◆ STATED TASK
Say how many lines contain "This"; the answer is the number alone.
— START RECORD SET —
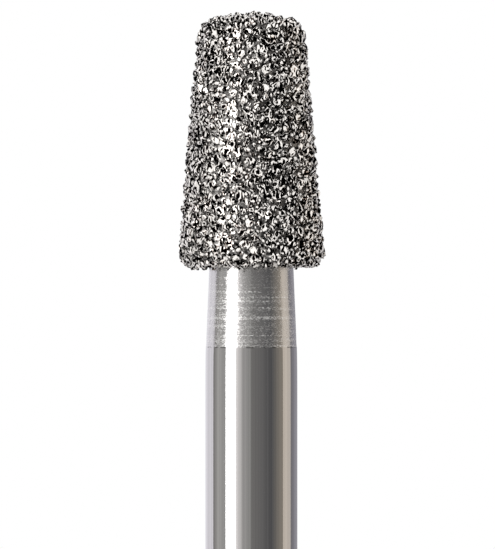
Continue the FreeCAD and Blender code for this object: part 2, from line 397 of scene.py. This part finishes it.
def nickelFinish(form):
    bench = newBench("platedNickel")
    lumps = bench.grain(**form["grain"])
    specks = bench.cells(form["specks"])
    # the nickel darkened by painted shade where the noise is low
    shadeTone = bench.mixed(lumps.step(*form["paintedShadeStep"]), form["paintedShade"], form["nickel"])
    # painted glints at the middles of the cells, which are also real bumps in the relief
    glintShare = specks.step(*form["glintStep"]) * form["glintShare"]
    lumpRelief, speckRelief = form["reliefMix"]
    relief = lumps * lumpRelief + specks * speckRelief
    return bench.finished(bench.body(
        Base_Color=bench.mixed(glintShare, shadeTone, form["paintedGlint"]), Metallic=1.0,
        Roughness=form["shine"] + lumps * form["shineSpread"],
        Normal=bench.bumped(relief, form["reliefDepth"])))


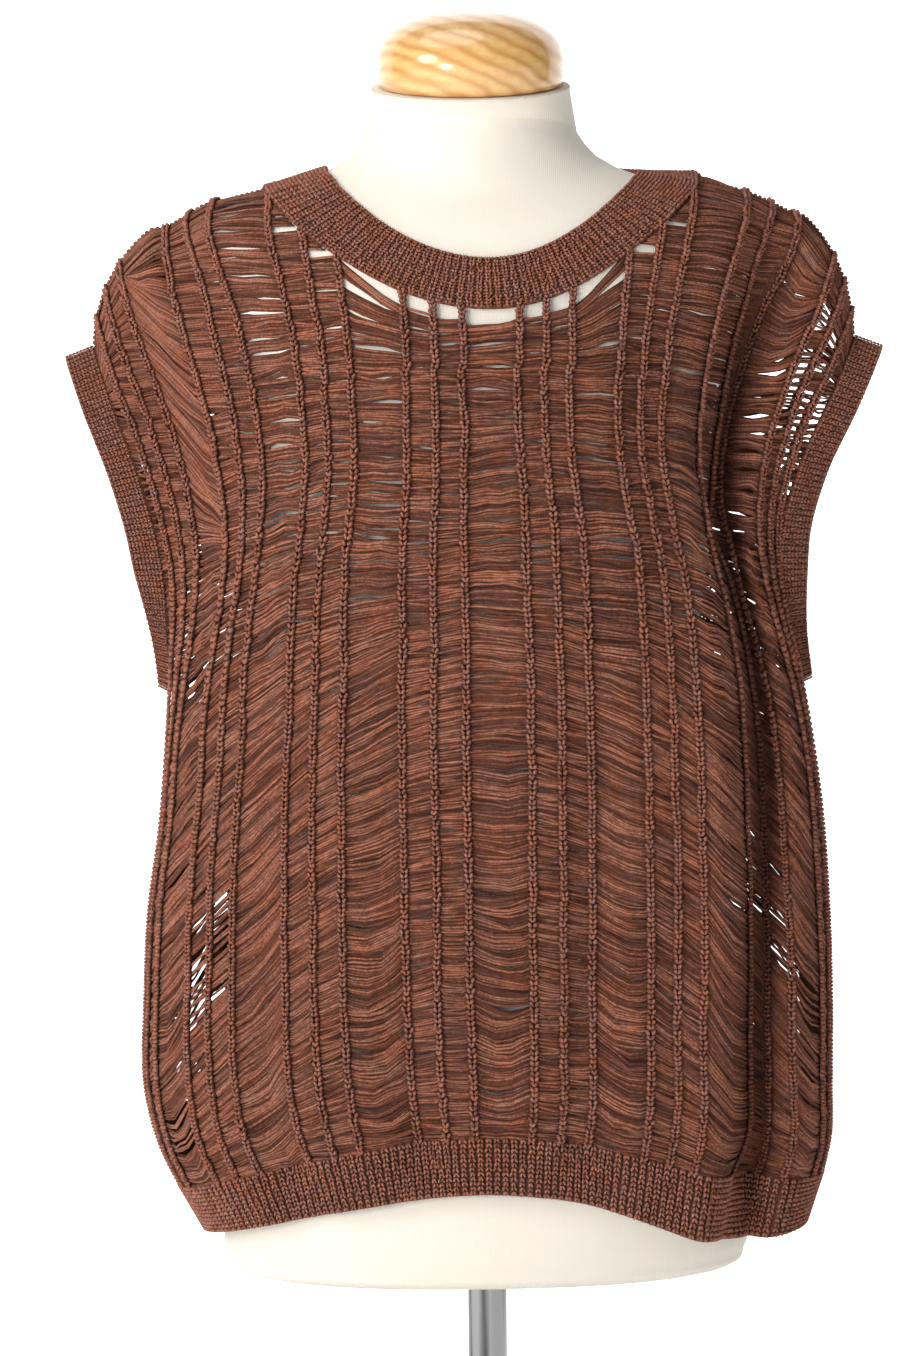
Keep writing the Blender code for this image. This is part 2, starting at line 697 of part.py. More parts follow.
— END RECORD SET —
◆ CORRECT RESULT
2